Task details:
Copy every line, leaving nothing out and adding nothing.

Start of Information shown

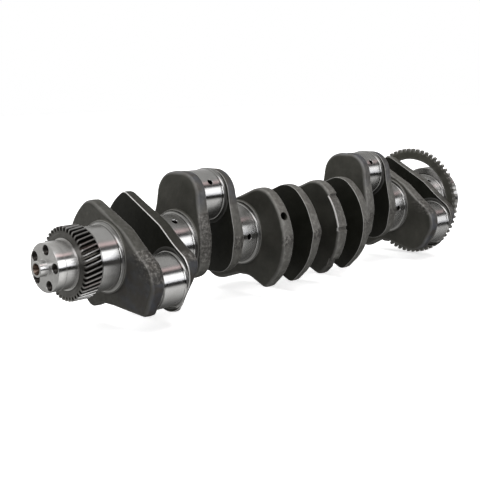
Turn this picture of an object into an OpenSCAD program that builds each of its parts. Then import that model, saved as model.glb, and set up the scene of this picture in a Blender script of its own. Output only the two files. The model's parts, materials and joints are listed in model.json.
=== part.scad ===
// Forged six-throw crankshaft of an inline-six engine, with its crank gear and tone wheel.
// +X runs along the shaft from the nose to the rear flange, +Z is up, and the origin is the
// centre of the fourth main journal. Sizes are in millimetres and angles in degrees. Angles
// round the shaft are measured in the YZ plane, from +Y towards +Z.

/* [Shaft layout] */
// Distance between neighbouring cylinders
cylinder_pitch = 120; // [118:0.5:124]
// Piston stroke, twice the throw of a crankpin
stroke = 124; // [120:1:126]
// Diameter of the main journals
main_d = 83; // [80:0.5:86]
// Width of a main journal between its webs
main_w = 37; // [35:0.5:39]
// Width of the rear main journal
rear_main_w = 37.5; // [36:0.5:40]
// Diameter of the crankpins
pin_d = 69; // [66:0.5:70]
// Width of a crankpin between its webs
pin_w = 41; // [39:0.5:43]
// Radius rolled into the ends of the journals and pins
fillet_r = 3.5; // [2:0.5:4.5]
// Bore of the oil holes
oil_hole_d = 7; // [5:0.5:8]

/* [Webs] */
// Half the width of a web at its crankpin
head_half_w = 37.5; // [36.5:0.5:41]
// How far the head of a web reaches past the centre of its pin
head_reach = 34.5; // [34.5:0.5:37]
// Half the width of a web beside the main journal
waist_half_w = 50.5; // [49:0.5:53]
// Forging draft of the faces that look at a main journal
draft = 4; // [2:0.5:6]
// Radius of the flat seat that carries a main journal
seat_r = 46.5; // [46:0.5:48]
// Radius of the counterweights of webs 1, 2, 11 and 12
end_weight_r = [79, 82, 88, 88]; // [76:0.5:89]
// Radius of the counterweights of webs 5, 6, 7 and 8
mid_weight_r = 82; // [79:0.5:83]
// Bore of the balancing hole in the rim of web 5
balance_hole_d = 11.5; // [6:0.5:13]

/* [Nose] */
// Diameter of the nose
nose_d = 61; // [59:0.5:63]
// Length of the nose in front of the crank gear
nose_l = 27.5; // [24:0.5:32]
// Length of the front main journal, from the crank gear to the first web
front_main_l = 34.5; // [33:0.5:37]
// Diameter of the pilot on the end of the nose
pilot_d = 20; // [16:1:24]
// Length of the pilot
pilot_l = 11; // [8:1:14]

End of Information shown

Full response:
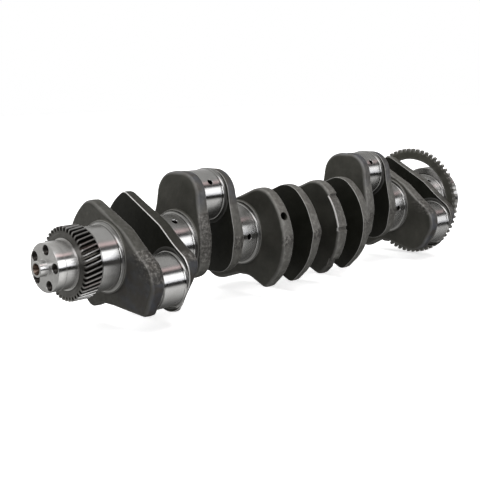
Turn this picture of an object into an OpenSCAD program that builds each of its parts. Then import that model, saved as model.glb, and set up the scene of this picture in a Blender script of its own. Output only the two files. The model's parts, materials and joints are listed in model.json.
=== part.scad ===
// Forged six-throw crankshaft of an inline-six engine, with its crank gear and tone wheel.
// +X runs along the shaft from the nose to the rear flange, +Z is up, and the origin is the
// centre of the fourth main journal. Sizes are in millimetres and angles in degrees. Angles
// round the shaft are measured in the YZ plane, from +Y towards +Z.

/* [Shaft layout] */
// Distance between neighbouring cylinders
cylinder_pitch = 120; // [118:0.5:124]
// Piston stroke, twice the throw of a crankpin
stroke = 124; // [120:1:126]
// Diameter of the main journals
main_d = 83; // [80:0.5:86]
// Width of a main journal between its webs
main_w = 37; // [35:0.5:39]
// Width of the rear main journal
rear_main_w = 37.5; // [36:0.5:40]
// Diameter of the crankpins
pin_d = 69; // [66:0.5:70]
// Width of a crankpin between its webs
pin_w = 41; // [39:0.5:43]
// Radius rolled into the ends of the journals and pins
fillet_r = 3.5; // [2:0.5:4.5]
// Bore of the oil holes
oil_hole_d = 7; // [5:0.5:8]

/* [Webs] */
// Half the width of a web at its crankpin
head_half_w = 37.5; // [36.5:0.5:41]
// How far the head of a web reaches past the centre of its pin
head_reach = 34.5; // [34.5:0.5:37]
// Half the width of a web beside the main journal
waist_half_w = 50.5; // [49:0.5:53]
// Forging draft of the faces that look at a main journal
draft = 4; // [2:0.5:6]
// Radius of the flat seat that carries a main journal
seat_r = 46.5; // [46:0.5:48]
// Radius of the counterweights of webs 1, 2, 11 and 12
end_weight_r = [79, 82, 88, 88]; // [76:0.5:89]
// Radius of the counterweights of webs 5, 6, 7 and 8
mid_weight_r = 82; // [79:0.5:83]
// Bore of the balancing hole in the rim of web 5
balance_hole_d = 11.5; // [6:0.5:13]

/* [Nose] */
// Diameter of the nose
nose_d = 61; // [59:0.5:63]
// Length of the nose in front of the crank gear
nose_l = 27.5; // [24:0.5:32]
// Length of the front main journal, from the crank gear to the first web
front_main_l = 34.5; // [33:0.5:37]
// Diameter of the pilot on the end of the nose
pilot_d = 20; // [16:1:24]
// Length of the pilot
pilot_l = 11; // [8:1:14]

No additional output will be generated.